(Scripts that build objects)
====

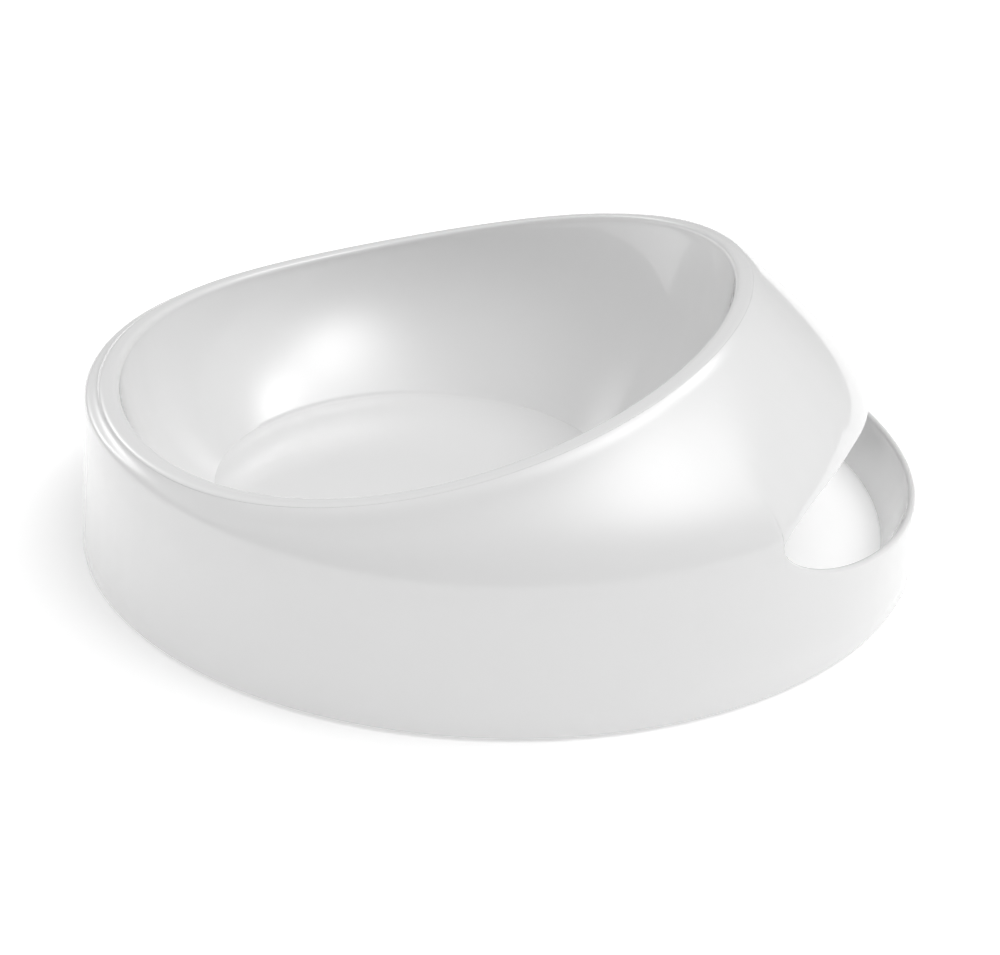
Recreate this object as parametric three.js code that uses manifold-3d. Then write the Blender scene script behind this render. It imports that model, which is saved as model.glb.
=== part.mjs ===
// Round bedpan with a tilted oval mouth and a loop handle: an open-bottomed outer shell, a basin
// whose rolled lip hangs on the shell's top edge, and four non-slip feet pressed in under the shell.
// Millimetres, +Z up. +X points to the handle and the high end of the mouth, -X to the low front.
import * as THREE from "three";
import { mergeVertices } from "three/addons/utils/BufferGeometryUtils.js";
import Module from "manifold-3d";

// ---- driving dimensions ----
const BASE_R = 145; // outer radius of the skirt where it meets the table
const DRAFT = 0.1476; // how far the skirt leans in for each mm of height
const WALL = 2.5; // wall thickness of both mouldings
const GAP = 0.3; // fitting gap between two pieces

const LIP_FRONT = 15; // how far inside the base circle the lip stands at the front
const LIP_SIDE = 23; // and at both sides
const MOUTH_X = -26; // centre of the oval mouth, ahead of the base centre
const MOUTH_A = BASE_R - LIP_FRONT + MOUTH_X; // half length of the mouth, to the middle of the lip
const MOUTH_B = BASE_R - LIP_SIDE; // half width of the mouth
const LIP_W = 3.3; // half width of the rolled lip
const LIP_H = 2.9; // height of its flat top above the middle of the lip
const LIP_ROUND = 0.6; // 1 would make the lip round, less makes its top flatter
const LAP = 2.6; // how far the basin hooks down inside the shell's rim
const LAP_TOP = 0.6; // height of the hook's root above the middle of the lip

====

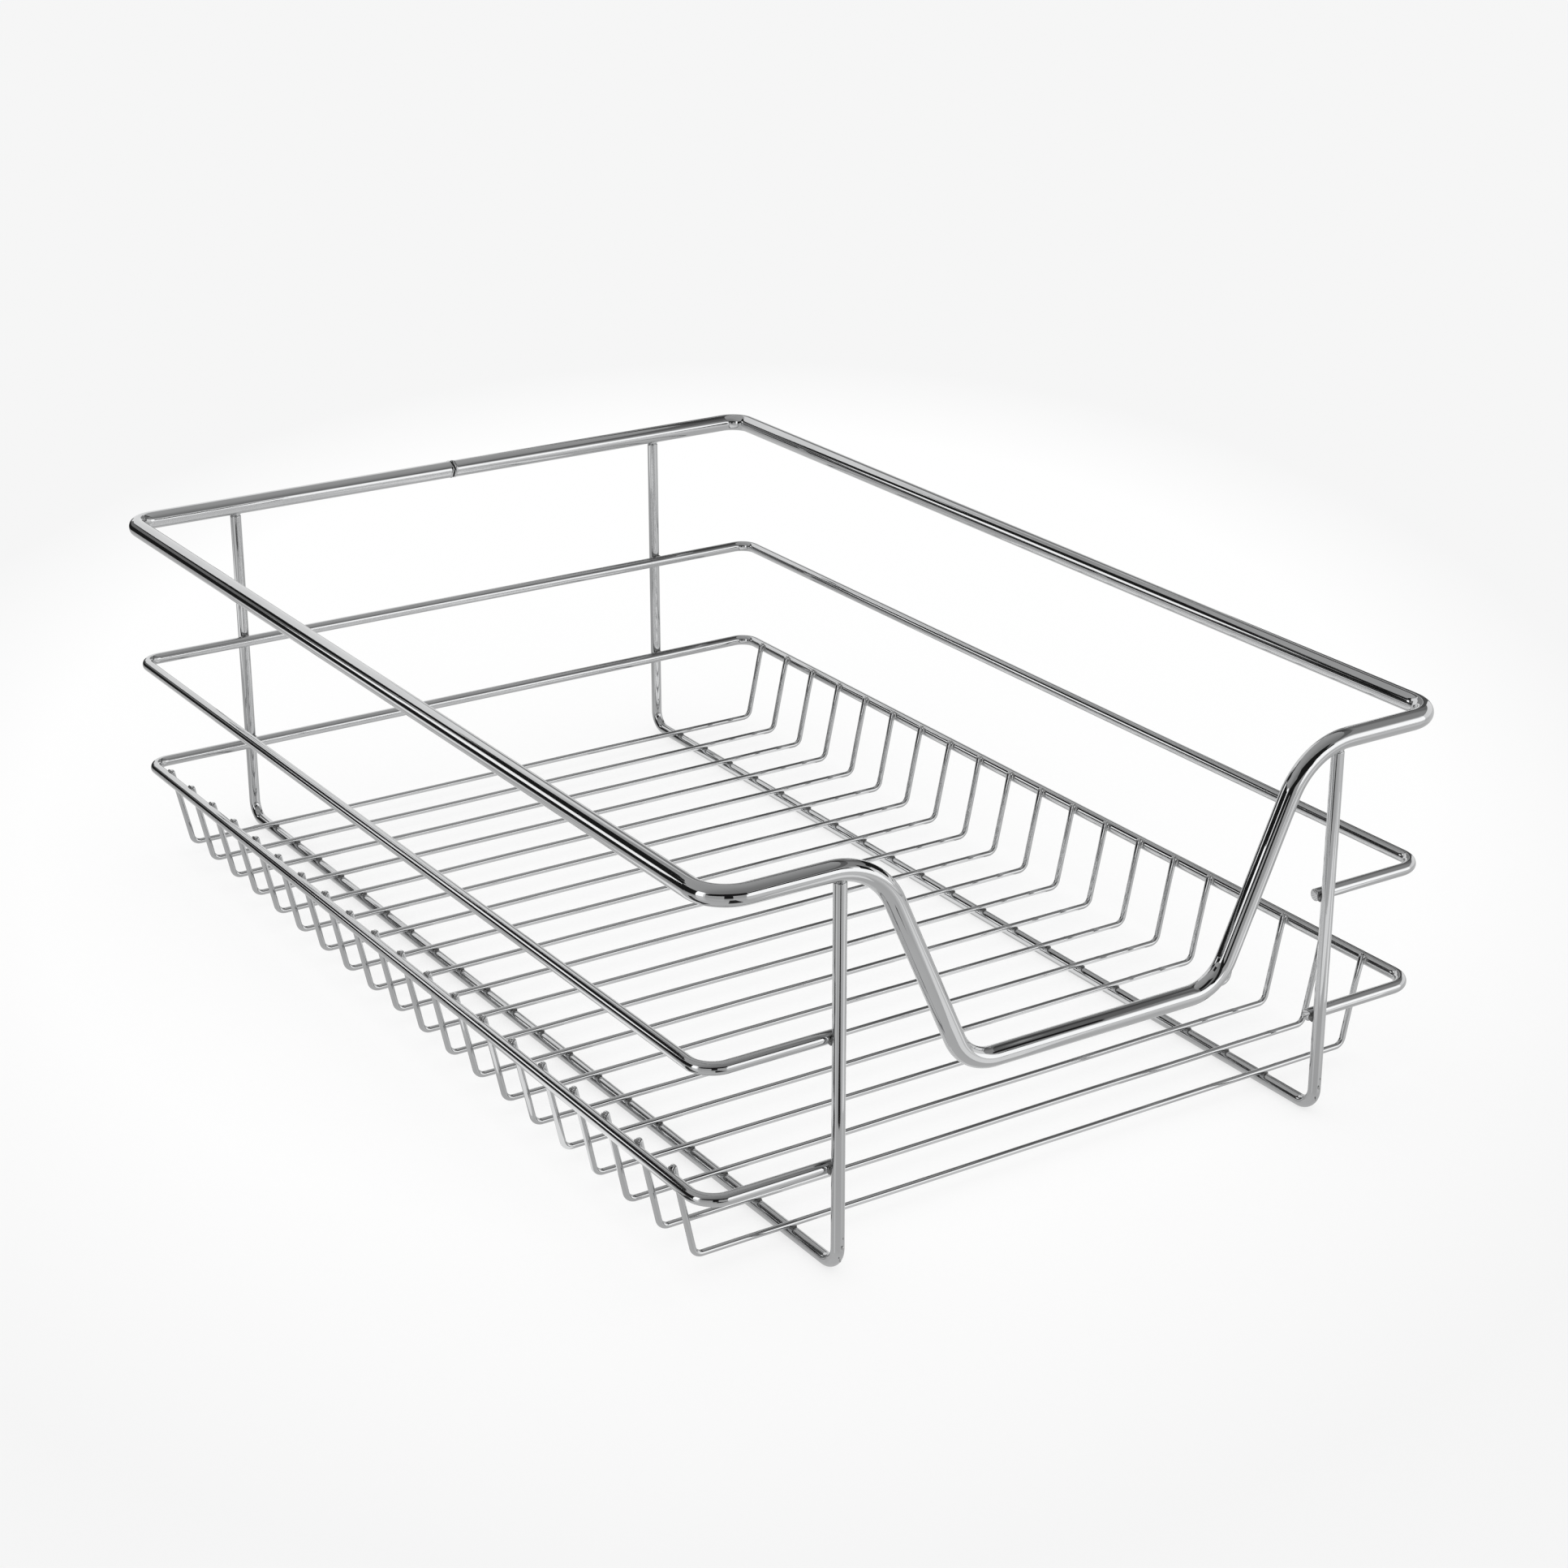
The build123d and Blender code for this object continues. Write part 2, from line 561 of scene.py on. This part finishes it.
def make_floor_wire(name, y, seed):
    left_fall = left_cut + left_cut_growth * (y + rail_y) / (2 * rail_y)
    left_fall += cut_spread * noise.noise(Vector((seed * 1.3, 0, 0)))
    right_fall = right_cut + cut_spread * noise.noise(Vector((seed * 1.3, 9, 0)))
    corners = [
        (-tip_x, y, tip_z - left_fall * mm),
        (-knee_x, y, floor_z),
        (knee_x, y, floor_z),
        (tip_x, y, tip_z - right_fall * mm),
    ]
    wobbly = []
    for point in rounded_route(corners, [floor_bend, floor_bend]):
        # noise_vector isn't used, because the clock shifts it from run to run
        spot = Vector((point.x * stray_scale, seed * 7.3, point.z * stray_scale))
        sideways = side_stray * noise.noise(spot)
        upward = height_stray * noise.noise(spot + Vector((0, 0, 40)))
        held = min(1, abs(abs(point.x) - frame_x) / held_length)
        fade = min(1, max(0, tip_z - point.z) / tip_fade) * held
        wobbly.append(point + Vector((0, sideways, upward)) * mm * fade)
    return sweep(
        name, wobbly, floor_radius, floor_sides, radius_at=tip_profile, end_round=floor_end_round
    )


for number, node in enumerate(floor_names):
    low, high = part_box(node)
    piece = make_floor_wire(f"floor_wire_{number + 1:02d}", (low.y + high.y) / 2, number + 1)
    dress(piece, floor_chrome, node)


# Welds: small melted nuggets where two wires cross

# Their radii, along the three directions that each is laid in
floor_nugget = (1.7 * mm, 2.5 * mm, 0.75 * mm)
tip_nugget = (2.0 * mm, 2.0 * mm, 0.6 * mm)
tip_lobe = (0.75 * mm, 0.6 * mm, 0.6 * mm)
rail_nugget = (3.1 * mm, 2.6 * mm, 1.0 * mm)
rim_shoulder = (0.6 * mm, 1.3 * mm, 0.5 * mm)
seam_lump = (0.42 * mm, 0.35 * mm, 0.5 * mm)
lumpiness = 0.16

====

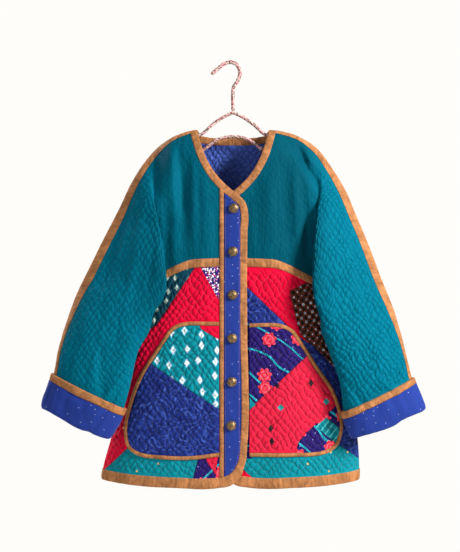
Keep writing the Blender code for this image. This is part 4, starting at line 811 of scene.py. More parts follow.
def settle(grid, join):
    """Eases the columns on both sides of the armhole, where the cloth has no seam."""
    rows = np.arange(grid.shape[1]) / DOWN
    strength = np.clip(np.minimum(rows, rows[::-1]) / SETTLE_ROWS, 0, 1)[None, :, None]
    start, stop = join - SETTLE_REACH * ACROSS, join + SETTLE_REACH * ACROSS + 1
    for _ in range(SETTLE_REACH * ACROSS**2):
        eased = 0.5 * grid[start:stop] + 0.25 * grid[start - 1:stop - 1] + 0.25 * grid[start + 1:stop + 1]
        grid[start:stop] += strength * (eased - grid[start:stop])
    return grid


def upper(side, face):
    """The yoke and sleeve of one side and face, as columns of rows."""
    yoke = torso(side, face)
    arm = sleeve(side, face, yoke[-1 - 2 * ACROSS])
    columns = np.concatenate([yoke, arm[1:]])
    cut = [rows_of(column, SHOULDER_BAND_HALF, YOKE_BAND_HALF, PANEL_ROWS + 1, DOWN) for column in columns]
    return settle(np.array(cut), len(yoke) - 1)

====

● **YOUR TASK**
From the records above, extract exactly and only the lines that begin at the line with "Keep writing the" and stop after the line with "return settle(np.array(cut), len(yoke)".

● **REPLY TO THE TASK**
Keep writing the Blender code for this image. This is part 4, starting at line 811 of scene.py. More parts follow.
def settle(grid, join):
    """Eases the columns on both sides of the armhole, where the cloth has no seam."""
    rows = np.arange(grid.shape[1]) / DOWN
    strength = np.clip(np.minimum(rows, rows[::-1]) / SETTLE_ROWS, 0, 1)[None, :, None]
    start, stop = join - SETTLE_REACH * ACROSS, join + SETTLE_REACH * ACROSS + 1
    for _ in range(SETTLE_REACH * ACROSS**2):
        eased = 0.5 * grid[start:stop] + 0.25 * grid[start - 1:stop - 1] + 0.25 * grid[start + 1:stop + 1]
        grid[start:stop] += strength * (eased - grid[start:stop])
    return grid


def upper(side, face):
    """The yoke and sleeve of one side and face, as columns of rows."""
    yoke = torso(side, face)
    arm = sleeve(side, face, yoke[-1 - 2 * ACROSS])
    columns = np.concatenate([yoke, arm[1:]])
    cut = [rows_of(column, SHOULDER_BAND_HALF, YOKE_BAND_HALF, PANEL_ROWS + 1, DOWN) for column in columns]
    return settle(np.array(cut), len(yoke) - 1)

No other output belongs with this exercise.